The question is: What will happen if Yasser Arafat requests a visa to visit his kindred spirits, of which there are all too many, at the United Nations?
Late last autumn, to enable it to do what it had long wanted to do--deal directly with the PLO--the State Department became Arafat's lyricist, coaxing him to sing the right (well, the State Department's idea of the right) words. The three U.S. conditions were recognition of Israel, acceptance of U.N. Resolution 242 and renunciation of terrorism. The PLO did none of the three, but feigned agonies of surrender, so State ruled that it had done all three.
The PLO slightly softened its rhetoric of implacable hostility toward Israel, hostility still enshrined in the PLO covenant, which declares Palestine `invisible' and vows `elimination of Zionism in Palestine.' The PLO `accepted' Resolution 242 (as the PLO misconstrues it to require complete withdrawal to the 1967 borders).
But the PLO accepted 242 in the context of `relevant' U.N. resolutions. These--`Zionism is racism' and the rest--have the cumulative meaning of mandating Israel's destruction.
Today, as 10 months ago, the PLO, speaking to its constituencies, reassures them that its diplomatic maneuvers are merely part of a phased approach to the liquidation of Israel. The two-stage, two-state strategy is to reduce Israel to indefensible borders by means of a PLO satrapy on the West Bank, and then use violence.
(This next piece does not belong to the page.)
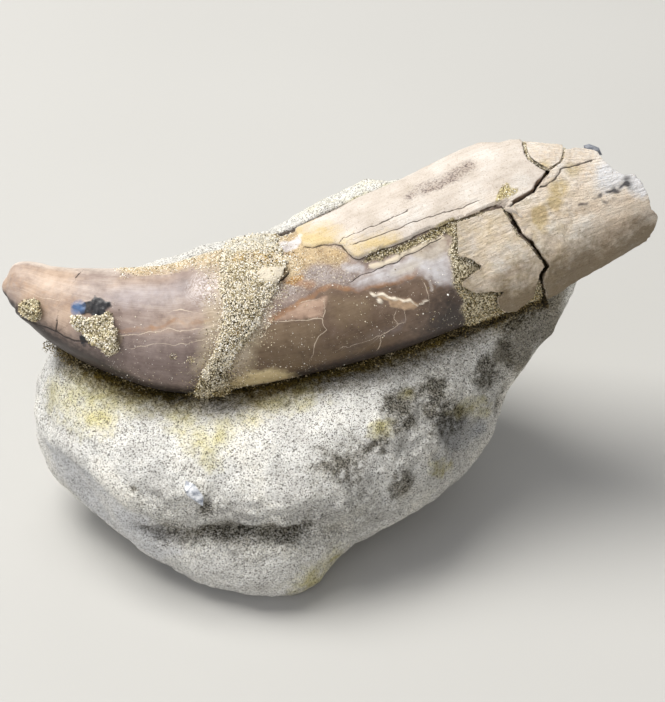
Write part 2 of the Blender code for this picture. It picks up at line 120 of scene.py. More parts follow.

Regarding terrorism, the PLO said: We never have used it, we promise to stop using it, and attacks against Israelis are not terrorism. Since then, the PLO has increased terrorism in three ways. There have been more attacks across the border, including squads from the Fatah faction. PLO radio from Baghdad incites and praises terrorism within pre-1967 Israel, such as the act of plunging an Israeli bus into a ravine. And there has been a sharp increase in murders of moderate Palestinians--89 so far--on the West Bank.
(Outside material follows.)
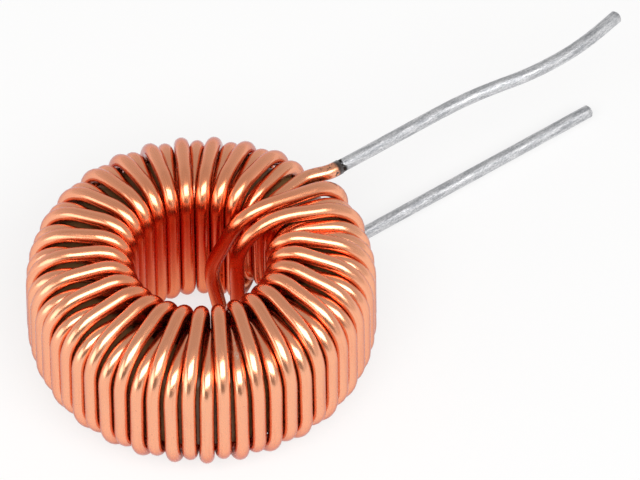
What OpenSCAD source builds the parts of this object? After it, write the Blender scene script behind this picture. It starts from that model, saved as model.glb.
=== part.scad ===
// A toroidal inductor lying flat: one enamelled copper wire wound on a coated ring core, with its
// two tinned ends leaving one above the other. Z is the ring's axis, the part rests on z = 0 and
// the ends leave along +X. Turns go on clockwise seen from above, from the lower end to the upper.

/* [Core] */
// Outer diameter of the coated ring
core_od = 33.8; // [33.8:0.2:40]
// Diameter of the ring's bare hole
core_bore = 20; // [20:0.2:21.4]
// Height of the coated ring
core_h = 11; // [10:0.5:15]
// Radius of the ring's rounded edges
core_edge = 2.5; // [2.4:0.1:2.8]

/* [Wire] */
// Diameter of the wire over its enamel
wire_d = 1.62; // [1.4:0.02:1.62]
// Diameter of the tinned ends
tinned_d = 1.42; // [1:0.02:1.58]
// Air left between the core and the wire that lies on it
wire_gap = 0.06; // [0.02:0.01:0.1]

/* [Winding] */
// Number of full turns
turns = 57; // [50:1:57]
// Angle of the first turn on the outside
first_angle = -3; // [-4:0.5:-2]
// Sector left open on the outside, where the two ends leave
open_sector = 22.3; // [20:0.1:24]
// Angle of the fifth pass through the hole, the first of the evenly spaced ones
hole_angle = -20.1; // [-20.4:0.1:-19.9]
// Distance between the lower and the upper layer in the hole
layer_step = 1.4; // [1.38:0.01:1.42]
// How far the upper layer's inner corners stand beyond that step
upper_lift = 1.23; // [1.1:0.05:1.4]
// How far the upper layer's outer corners stand off the core's faces, beyond the wire's lie
upper_rise = 0.8; // [0.75:0.05:1]
// How far the lower layer's outer corners stand off them
lower_rise = 0.3; // [0.2:0.05:0.35]
// Bend radius of the upper layer over the core's outer edges
upper_shoulder = 5; // [4.6:0.1:5.2]
// Bend radius of the lower layer over them
lower_shoulder = 3.6; // [3.4:0.1:3.7]
// Bend radius of the upper layer where it turns into the hole
upper_bend = 2.9; // [2.7:0.1:3.2]
// How far a turn strays from its even place on the outside, in degrees
stray = 0.2; // [0.1:0.05:0.25]

/* [Ends] */
// Reach of the start end from the ring's axis
start_reach = 53.2; // [30:0.1:60]
// Reach of the finish end from the ring's axis
finish_reach = 56.2; // [46:0.1:64]
// How far the finish end's middle sags sideways
finish_sag = 1.3; // [0:0.1:2]

/* [Hidden] */
$fn = 48;

// Centre lines of the wire where it lies against the core, and of the layer over it
wire_r = wire_d / 2;
face_z = core_h / 2 + wire_gap + wire_r;
outer_r = core_od / 2 + wire_gap + wire_r;
lower_r = core_bore / 2 - wire_gap - wire_r;
upper_r = lower_r - layer_step;
upper_z = face_z + layer_step + upper_lift;
lower_bend = core_edge + wire_gap + wire_r - 0.2;

// Spacing of the turns outside and in the hole, where the fifth pass and those after it stand evenly
// and every other one lies in the upper layer
outer_pitch = (360 - open_sector) / (turns - 1);
even_from = 4;
even_to_angle = 22.8;
hole_pitch = (360 + hole_angle - even_to_angle) / (turns - 1 - even_from);
pair_lean = 0.1;
golden_angle = 137.5;

// The first and third passes hang free in the hole: steps in from the upper layer, angles, heights
// and bend radii of their three corners, then angle, rise and bend radius of the outer corner that
// they run to
first_free = [
    [3.77, 16, 0.62 - upper_z, 2.93], [2.54, 45.4, -0.96, 5.72], [1.45, 9.1, upper_z - 0.28, 4.13]
];
third_free = [
    [3.22, -4.2, 0.15 - upper_z, 3.08], [3.32, -4.2, 1.3, 8.3], [3.28, -0.9, upper_z + 0.44, 5.81]
];
first_shoulder = [-2, 1.16, 3.58];
third_shoulder = [-14.24, 1.1, 4.4];

// The second, the fourth and the last pass lie against the core, close to the free ones
second_angle = 1.1;
second_shoulder = [-7.3, lower_rise, lower_shoulder];
fourth_angle = -9.6;
last_angle = 11.8;

// Where enamel gives way to tin, and how the ends get there from the ring
root_out = 1.8;
root_x = outer_r + root_out;
side_y = 2.9;
start_out = 3.4;
start_foot = 1.4;
start_corner = [outer_r + start_out, side_y, start_foot - upper_z];
start_bend = 10;
start_tail = 1.7;
finish_y = 2;
finish_in = 2;
finish_out = 0.5;
finish_corners = [[outer_r - finish_in, side_y], [outer_r + finish_out, finish_y]];
finish_bend = 4;
sag_bend = 14;
tip_cut = 0.2;

// Rods stay this much thinner than the bends they run into, and this far inside them
rod_less = 0.005;
lap = 0.05;

function polar(r, a, z) = [r * cos(a), r * sin(a), z];
function is_upper(pass) = pass == 2 || pass > even_from && pass < turns && pass % 2 == 1;
function stray_of(n) = stray * sin(golden_angle * n);
function hole_at(pass) =
    pass == 1 ? second_angle :
    pass == 3 ? fourth_angle :
    pass == turns ? last_angle :
    hole_angle - hole_pitch * (pass - even_from);

function column(r, a, z, rho) = [[polar(r, a, -z), rho], [polar(r, a, z), rho]];
function free_pass(corners) = [for (c = corners) [polar(upper_r - c[0], c[1], c[2]), c[3]]];
function hole_pass(pass) =
    pass == 0 ? free_pass(first_free) :
    pass == 2 ? free_pass(third_free) :
    is_upper(pass) ? column(upper_r, hole_at(pass), upper_z, upper_bend) :
    column(lower_r, hole_at(pass), face_z, lower_bend);

function outer_at(turn, n) =
    first_angle - outer_pitch * turn - (is_upper(turn) ? pair_lean : 0) + stray_of(n);
function shoulder(a, side, upper) = [
    polar(outer_r, a, side * (face_z + (upper ? upper_rise : lower_rise))),
    upper ? upper_shoulder : lower_shoulder
];
function free_shoulder(s) = [polar(outer_r, s[0], face_z + s[1]), s[2]];
function outer_top(turn) =
    turn == 0 ? free_shoulder(first_shoulder) :
    turn == 1 ? free_shoulder(second_shoulder) :
    turn == 2 ? free_shoulder(third_shoulder) :
    shoulder(outer_at(turn, 2 * turn), 1, is_upper(turn));
function outer_bottom(turn) = shoulder(outer_at(turn, 2 * turn + 1), -1, is_upper(turn + 1));

// Corners of the wire's centre line about the ring's middle, each with its bend radius
start_way = unit(free_pass(first_free)[0][0] - start_corner);
start_root = start_corner + start_tail * start_way;
finish_root = [root_x, finish_y, face_z];
wire_path = concat(
    [[start_root, 0]],
    [for (t = [0:turns - 1]) each concat(hole_pass(t), [outer_top(t), outer_bottom(t)])],
    hole_pass(turns),
    [for (c = finish_corners) [[c.x, c.y, face_z], finish_bend]],
    [[finish_root, 0]]
);

// Corners of the two ends beyond their roots
start_path = [
    [start_root, 0],
    [start_corner, start_bend],
    [[start_reach - tip_cut, start_corner.y, start_corner.z], 0]
];
finish_run = finish_reach - tip_cut - root_x;
finish_path = [
    [finish_root, 0],
    [finish_root + [0.46 * finish_run, 0, 0], sag_bend],
    [finish_root + [0.67 * finish_run, -finish_sag, 0], sag_bend],
    [finish_root + [0.84 * finish_run, -finish_sag, 0], sag_bend],
    [finish_root + [finish_run, 0, 0], 0]
];

function unit(v) = v / norm(v);
function half_corner(p, q, s) = acos(unit(p - q) * unit(s - q)) / 2;
function foot(q, towards, rho, half) = q + unit(towards - q) * rho / tan(half);
function bend_centre(p, q, s, rho) =
    q + unit(unit(p - q) + unit(s - q)) * rho / sin(half_corner(p, q, s));
function bend_axis(p, q, s) = unit(cross(s - q, p - q));
function bend_low(p, q, s, rho) =
    bend_centre(p, q, s, rho).z - rho * sqrt(1 - pow(bend_axis(p, q, s).z, 2));
function run_end(path, k, step) =
    path[k][1] == 0 ? path[k][0] :
    foot(path[k][0], path[k + step][0], path[k][1],
        half_corner(path[k - 1][0], path[k][0], path[k + 1][0]));

// Height of the ring's middle when the lowest bends, where the wire turns up into the hole, rest on
// z = 0
mid_z = wire_r - min([
    for (k = [1:len(wire_path) - 2])
        if (wire_path[k][0].z < -face_z && wire_path[k + 1][0].z - wire_path[k][0].z > face_z)
            bend_low(wire_path[k - 1][0], wire_path[k][0], wire_path[k + 1][0], wire_path[k][1])
]);

module along(a, b) {
    v = b - a;
    translate(a) rotate([0, acos(v.z / norm(v)), atan2(v.y, v.x)]) children();
}

module rod(a, b, r) along(a, b) cylinder(h = norm(b - a), r = r);

module tipped_rod(a, b, r) along(a, b) {
    h = norm(b - a);
    rotate_extrude() polygon([[0, 0], [r, 0], [r, h], [r - tip_cut, h + tip_cut], [0, h + tip_cut]]);
}

module bend(p, q, s, rho, r) {
    half = half_corner(p, q, s);
    c = bend_centre(p, q, s, rho);
    n = bend_axis(p, q, s);
    x = unit(foot(q, p, rho, half) - c);
    y = cross(n, x);
    multmatrix([[x.x, y.x, n.x, c.x], [x.y, y.y, n.y, c.y], [x.z, y.z, n.z, c.z], [0, 0, 0, 1]])
        rotate_extrude(angle = 180 - 2 * half) translate([rho, 0]) circle(r);
}

module bent_wire(path, r, tipped = false) {
    last = len(path) - 1;
    for (k = [0:last - 1]) {
        a = run_end(path, k, 1);
        b = run_end(path, k + 1, -1);
        d = unit(b - a) * lap;
        from = a - (k > 0 ? d : [0, 0, 0]);
        if (tipped && k == last - 1) tipped_rod(from, b, r - rod_less);
        else rod(from, b + (k < last - 1 ? d : [0, 0, 0]), r - rod_less);
    }
    for (k = [1:last - 1]) bend(path[k - 1][0], path[k][0], path[k + 1][0], path[k][1], r);
}

module core() color([0.42, 0.42, 0.28]) translate([0, 0, mid_z - core_h / 2])
    rotate_extrude() translate([core_bore / 2, 0]) ring_section();

module ring_section() {
    w = (core_od - core_bore) / 2;
    translate([0, core_edge]) square([w, core_h - 2 * core_edge]);
    translate([core_edge, 0]) square([w - 2 * core_edge, core_h]);
    for (x = [core_edge, w - core_edge], y = [core_edge, core_h - core_edge])
        translate([x, y]) circle(core_edge);
}

module winding() color([0.8, 0.45, 0.28]) translate([0, 0, mid_z]) bent_wire(wire_path, wire_r);

module tinned_end(path) color([0.7, 0.7, 0.72]) translate([0, 0, mid_z])
    bent_wire(path, tinned_d / 2 + rod_less, true);

module start_lead() tinned_end(start_path);

module finish_lead() tinned_end(finish_path);

core();
winding();
start_lead();
finish_lead();
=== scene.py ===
import math

import bpy
import numpy as np
from mathutils import Matrix, Vector


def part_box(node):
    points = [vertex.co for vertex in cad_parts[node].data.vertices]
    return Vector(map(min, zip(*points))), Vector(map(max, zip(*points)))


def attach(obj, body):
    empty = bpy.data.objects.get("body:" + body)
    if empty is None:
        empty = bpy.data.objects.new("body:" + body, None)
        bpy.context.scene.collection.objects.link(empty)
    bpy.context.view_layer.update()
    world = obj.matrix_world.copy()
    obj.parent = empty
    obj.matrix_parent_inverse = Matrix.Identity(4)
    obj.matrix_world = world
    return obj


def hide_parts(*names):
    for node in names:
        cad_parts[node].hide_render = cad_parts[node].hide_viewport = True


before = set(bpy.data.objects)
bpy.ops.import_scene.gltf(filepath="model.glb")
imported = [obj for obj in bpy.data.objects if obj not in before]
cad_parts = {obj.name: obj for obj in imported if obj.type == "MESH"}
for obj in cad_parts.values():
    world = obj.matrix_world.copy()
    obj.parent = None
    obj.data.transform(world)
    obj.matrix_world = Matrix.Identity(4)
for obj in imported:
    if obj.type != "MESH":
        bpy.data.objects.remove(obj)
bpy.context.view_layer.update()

# The core is the CAD's own node. The wire and its two ends are swept again along the CAD source's
# path, with finer rounds. Sizes are in mm, and places are about the ring's middle, until a mesh, a
# material or the camera needs the frame's metres.
MM = 0.001
core_low, core_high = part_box("core")
mid_z = (core_low.z + core_high.z) / 2 / MM


def in_frame(place):
    """A place about the ring's middle, in the frame's metres."""
    return (Vector(place) + Vector((0, 0, mid_z))) * MM


# ---------------------------------------------------------------- sizes, named as in the CAD source
core_od = 33.8
core_bore = 20.0
core_h = 11.0
core_edge = 2.5
wire_d = 1.62
tinned_d = 1.42
wire_gap = 0.06

turns = 57
first_angle = -3.0
open_sector = 22.3
hole_angle = -20.1
layer_step = 1.4
upper_lift = 1.23
upper_rise = 0.8
lower_rise = 0.3
upper_shoulder = 5.0
lower_shoulder = 3.6
upper_bend = 2.9
stray = 0.2

start_reach = 53.2
finish_reach = 56.2
finish_sag = 1.3
tip_cut = 0.2

# Centre lines of the wire where it lies against the core, and of the layer over it
wire_r = wire_d / 2
face_z = core_h / 2 + wire_gap + wire_r
outer_r = core_od / 2 + wire_gap + wire_r
lower_r = core_bore / 2 - wire_gap - wire_r
upper_r = lower_r - layer_step
upper_z = face_z + layer_step + upper_lift
bend_ease = 0.2
lower_bend = core_edge + wire_gap + wire_r - bend_ease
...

Israel has serious plans for accommodating its security needs and Palestinian political aspirations. Israelis cite as a possible model Spain's concessions to Catalan cultural and political autnomy. (Implicit in that analogy is Israeli annexation of the West Bank.) Refugee camps could be replaced by towns for $2 billion--if, say, 10 European nations would put their money (a mere $40 million each for just give years) where their mouths incessantly are. But what moderate Palesinians will come forward to negotiate? They see other moderates murdered, and the United States is worse than merely mute, it is absolving the `umbrella organization.'
Concerning whether the PLO is a terrorist organization, State's position is: it cannot be such an organization because we are talking with it, and we are not allowed to talk with terrorists. State also says the PLO is an `umbrella organization' and that Fatah is one faction bound by Arafat's supposed renunciation of terrorism. How does State verify compliance? The point of the PLO `umbrella' structure is to allow appeasement-minded Westerners to say they cannot trace a thread of responsibility for Palestinian terrorism.
Six months ago, Arafat reaffirmed the PLO goal of `the complete liberation of the Palestinian soil and the establishment of a Palestinian state over every part of it.' Five months ago the head of the PLO's political department said: `The recovery of but a part of our soil will not cause us to forsake our Palestinian land. . . . We shall pitch our tent in those places which our bullets can reach. . . . This tent shall then forth the base from which we shall later pursue the next phase.'
Three months ago, the leader of the PLO's second largest faction said: `The establishment of a Palestinian state in the West Bank and Gaza will be the beginning of the downfall of the Zionist enterprise. . . . [Our goal] is the complete liberation of the national Palestinian soil.' Last month the Fatah conference in Tunis reaffirmed that the 1948 partition of Palestine was a `crime.'
The Bush administration, which prides itslef on believing that all differences are splitable, cannot imagine implacability and therefore cannot recognize it in the PLO. Or so say critics, who hope they are not proven correct by a visa for Arafat.